Students face housing problems as colleges shut down



A number of U.S. colleges and universities are canceling in-person classes and moving to online instruction due to the threat of the coronavirus.

They’re asking students to leave dorms and campus housing, too, amid the rising cases of COVID-19, which was declared a pandemic by the World Health Organization on Wednesday.

Administrators are closing dorms to curb the spread of the virus, but that has left a growing number of students in a housing bind. International students, in particular, are uncertain of where to go and are facing a steep cost to return home, which they may not be able to afford, Curbed.com reported.

Cornell University announced that students could petition for an exception to remain in student housing, but school officials are unsure yet of the procedure.

“Students have reacted with a mix of emotions,” Joseph Anderson, president of Cornell’s student assembly, told Curbed.com. “There has been fear from international students about their visa status. A lot of low-income students don’t know if they can afford flights home. LGBTQ students who aren’t accepted by their families are also extremely concerned. There is also a lot of confusion as to how some classes will continue virtually, as some classes are not conducive to a virtual setting and students worry about their academic success.”

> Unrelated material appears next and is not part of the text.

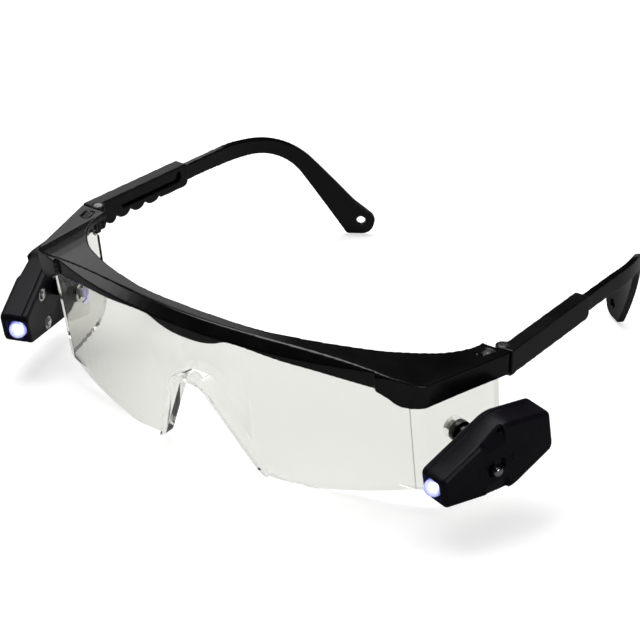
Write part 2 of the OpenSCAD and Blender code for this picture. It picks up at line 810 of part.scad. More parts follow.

What’s more, Curbed.com reports the closures could make housing inventory challenges even worse. About 60% of community college students and 48% of four-year college students report facing housing insecurity, according to surveys and research from the Hope Center at Temple University. Housing insecurity is defined as an inability to pay rent or utilities, or the need to move frequently. Eighteen percent of community college students and 14% of four-year college students also report having been homeless at some point in college.

Some college students may depend on their colleges for food and employment, too.

Other colleges and universities are moving to online instruction but have not closed their dorms. Northeastern University in Boston, for example, has moved to online classes but continues to allow students to stay in the residence halls.

“We are seeking to preserve the essence of a Northeastern education—including current co-op placements—while also taking prudent steps to reduce the risk of infection within our community,” President Joseph E. Aoun said in a statement.